Automatically starting the reindexing of objects the moment new objects are created can be implemented by adding a save_callback to the model class:

save_callback :after do |object|
  `sudo indexer --all --rotate` # Configure sudo to allow this call...
end

This or a similar callback should be added to all models needing instant indexing. If indexing is not that crucial or load is high, some additional checks for the time of the last call should be added.

Queries

An additional instance method by_fulltext_index is added for each fulltext indexed model. This method takes a Sphinx query like “foo @title bar”, runs it within the context of the current class and returns an Array of matching CouchDB documents. Use CouchRest::ExtendedDocument.by_fulltext_index if you want to find any document matching the query and not only a certain class.

Samples:

Post.by_fulltext_index('first')
=> [...]

post = Post.by_fulltext_index('this is @title post').first
post.title
=> "First Post"
post.class
=> Post

Additional options :match_mode, :limit and :max_matches can be provided to customize the behaviour of Riddle.
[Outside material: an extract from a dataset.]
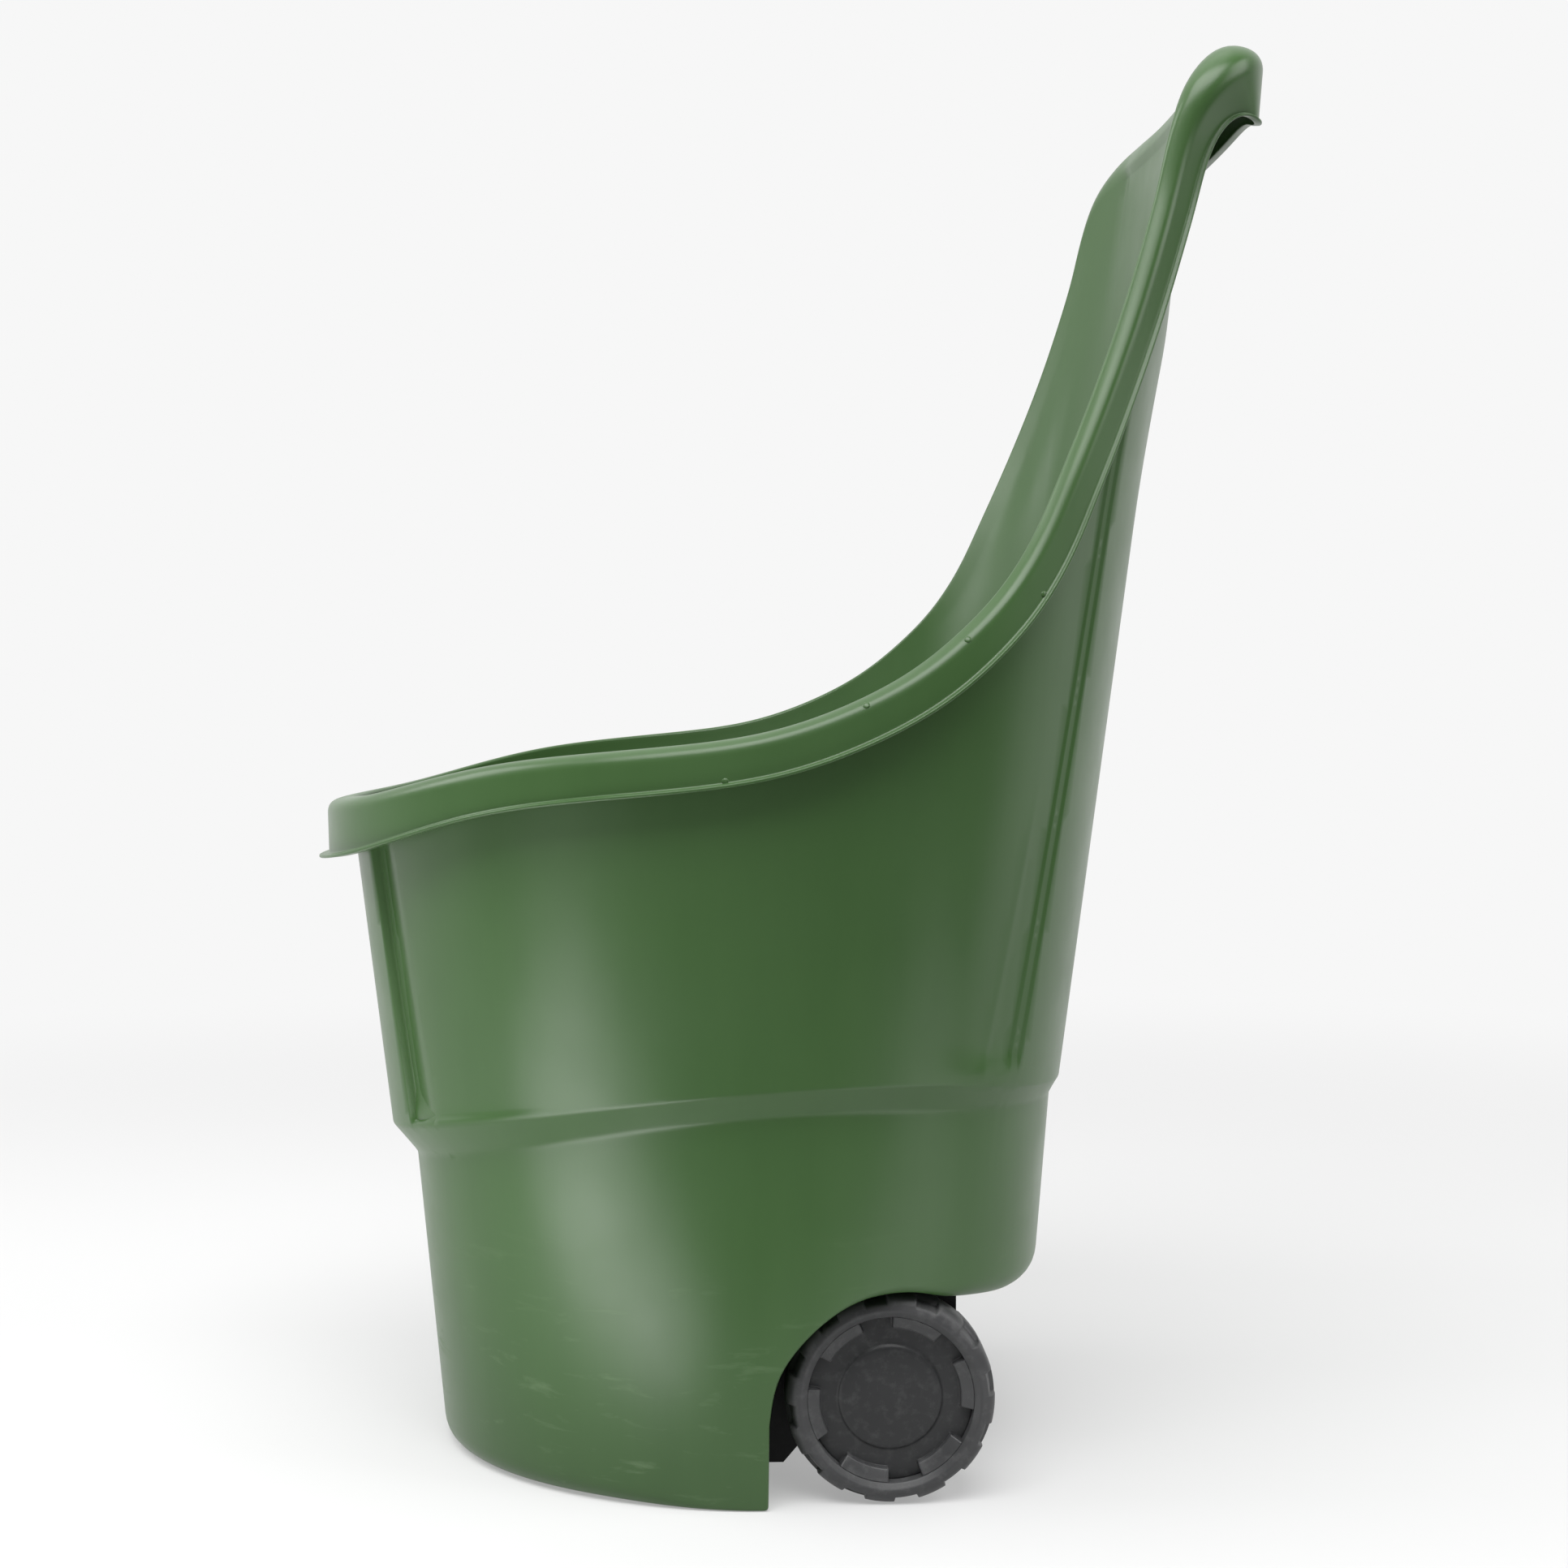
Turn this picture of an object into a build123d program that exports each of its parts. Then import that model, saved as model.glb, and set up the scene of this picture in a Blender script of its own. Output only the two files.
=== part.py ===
from build123d import *
import math
import os

os.makedirs("parts", exist_ok=True)

# ---------------------------------------------------------------- dimensions
# Frame: +Z up, front lip of the tub toward -X, handle toward +X, Y across.
# The floor is z = 0. All lengths in millimetres.
WALL = 3.0                 # moulded wall thickness of the tub
XM = -15.0                 # plan station where the tub is widest

BASE_FRONT_X = -211.0      # front wall at z = 0, lower tub
LOW_FRONT_SLOPE = -0.0967  # front wall draft, lower tub
UP_FRONT_X = -219.4        # front wall extrapolated to z = 0, upper tub
UP_FRONT_SLOPE = -0.122
LOW_BACK_X = 151.4         # back wall at z = 0, lower tub
LOW_BACK_SLOPE = 0.0814
UP_BACK_X = 146.2          # back wall extrapolated to z = 0, upper tub
UP_BACK_SLOPE = 0.1298
LOW_HALF_W = 172.0         # half width at z = 0, lower tub
LOW_SIDE_SLOPE = 0.083
UP_HALF_W = 166.4          # half width extrapolated to z = 0, upper tub
UP_SIDE_SLOPE = 0.14

STEP_PEAK_Z = 236.0        # height of the moulded ledge at x = 40
STEP_FALL = 50.0           # how far the ledge falls 268 mm forward of x = 40

# rear wheel arch and raised rear floor, side view (x, z)
ARCH = [(-13.0, -5.0), (-12.5, 50.0), (-7.0, 77.0), (4.0, 94.5), (20.0, 110.0),
        (38.0, 120.0), (57.0, 123.0), (74.0, 121.5), (86.0, 117.5),
        (98.0, 115.0), (112.0, 114.5)]
REAR_FLOOR_Z = 114.5

# top line of the rim, side view (x, z) from the front lip to the handle corner
RIM_TOP = [(-268.0, 398.0), (-245.0, 402.0), (-217.0, 409.5), (-181.0, 419.0),
           (-157.0, 423.7), (-123.0, 428.0), (-92.0, 431.0), (-48.0, 435.4),
           (-22.0, 439.4), (1.0, 445.3), (33.0, 457.6), (68.0, 477.0),
           (92.6, 497.2), (112.0, 517.0), (126.0, 536.5), (137.0, 556.5),
           (145.4, 575.6), (153.3, 594.5), (164.4, 621.5), (172.8, 644.3),
           (181.0, 668.0), (188.8, 693.0), (195.3, 716.0), (199.2, 731.5),
           (203.0, 748.0)]
HANDLE_TOP_Z = 840.0       # top of the handle loop
CORNER_Y = 106.0           # half length of the straight part of the handle
CORNER_R = 50.0            # upper corner radius seen from the front

WHEEL_R = 60.0
WHEEL_X = 57.0
WHEEL_Z = 60.0
WHEEL_OUT_Y = 165.0        # outer face of the wheel
WHEEL_IN_Y = 131.0         # inner face of the wheel
AXLE_R = 5.0
BORE_CLEAR = 0.05
CHEEK_OUT_Y = 124.0        # outer face of the axle carrier cheeks
CHEEK_T = 4.0
CARRIER_X0, CARRIER_X1 = -11.6, 98.0
SKIN_GAP = 0.60            # carrier sits this far under the tub skin
FRAME_DX = -2.2            # puts the frame origin under the middle of the object


# ---------------------------------------------------------------- tub plan law
def low_sec(z):
    return (XM - (BASE_FRONT_X + LOW_FRONT_SLOPE * z),
            LOW_BACK_X + LOW_BACK_SLOPE * z - XM,
            LOW_HALF_W + LOW_SIDE_SLOPE * z,
            2.5 - 0.15 * z / 240.0)


def up_sec(z):
    return (XM - (UP_FRONT_X + UP_FRONT_SLOPE * z),
            UP_BACK_X + UP_BACK_SLOPE * z - XM,
            UP_HALF_W + UP_SIDE_SLOPE * z,
            2.3 - 0.1 * (z - 200.0) / 650.0)


def section_wire(sec, z, off=0.0):
    """closed plan outline made of four quarter curves"""
    af, ar, w, n = sec
    af, ar, w = af + off, ar + off, w + off
    q = []
    m = 8
    for k in range(m + 1):                       # front quarter, near side
        a = k / m * math.pi / 2
        q.append((XM - af * math.cos(a), -w * math.sin(a)))
    r = []
    for k in range(m + 1):                       # rear quarter, near side
        a = math.pi / 2 - k / m * math.pi / 2
        r.append((XM + ar * math.cos(a) ** (2 / n), -w * math.sin(a) ** (2 / n)))
    edges = []
    f1 = [Vector(x, y, z) for x, y in q]
    r1 = [Vector(x, y, z) for x, y in r]
    r2 = [Vector(x, -y, z) for x, y in reversed(r)]
    f2 = [Vector(x, -y, z) for x, y in reversed(q)]
    edges.append(Edge.make_spline(f1, tangents=[Vector(0, -1, 0), Vector(1, 0, 0)]))
    edges.append(Edge.make_spline(r1, tangents=[Vector(1, 0, 0), Vector(0, 1, 0)]))
    edges.append(Edge.make_spline(r2, tangents=[Vector(0, 1, 0), Vector(-1, 0, 0)]))
    edges.append(Edge.make_spline(f2, tangents=[Vector(-1, 0, 0), Vector(0, -1, 0)]))
    return Wire(edges)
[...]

Option :raw can be set to true to do no lookup of the document IDs but return the raw IDs instead.

Sample:

Post.by_fulltext_index('my post', :limit => 100)

Copyright & License

Copyright © 2009 Holtzbrinck Digital GmbH, Jan Ulbrich

Permission is hereby granted, free of charge, to any person obtaining a copy of this software and associated documentation files (the “Software”), to deal in the Software without restriction, including without limitation the rights to use, copy, modify, merge, publish, distribute, sublicense, and/or sell copies of the Software, and to permit persons to whom the Software is furnished to do so, subject to the following conditions:

The above copyright notice and this permission notice shall be included in all copies or substantial portions of the Software.

THE SOFTWARE IS PROVIDED “AS IS”, WITHOUT WARRANTY OF ANY KIND, EXPRESS OR IMPLIED, INCLUDING BUT NOT LIMITED TO THE WARRANTIES OF MERCHANTABILITY, FITNESS FOR A PARTICULAR PURPOSE AND NONINFRINGEMENT. IN NO EVENT SHALL THE AUTHORS OR COPYRIGHT HOLDERS BE LIABLE FOR ANY CLAIM, DAMAGES OR OTHER LIABILITY, WHETHER IN AN ACTION OF CONTRACT, TORT OR OTHERWISE, ARISING FROM, OUT OF OR IN CONNECTION WITH THE SOFTWARE OR THE USE OR OTHER DEALINGS IN THE SOFTWARE.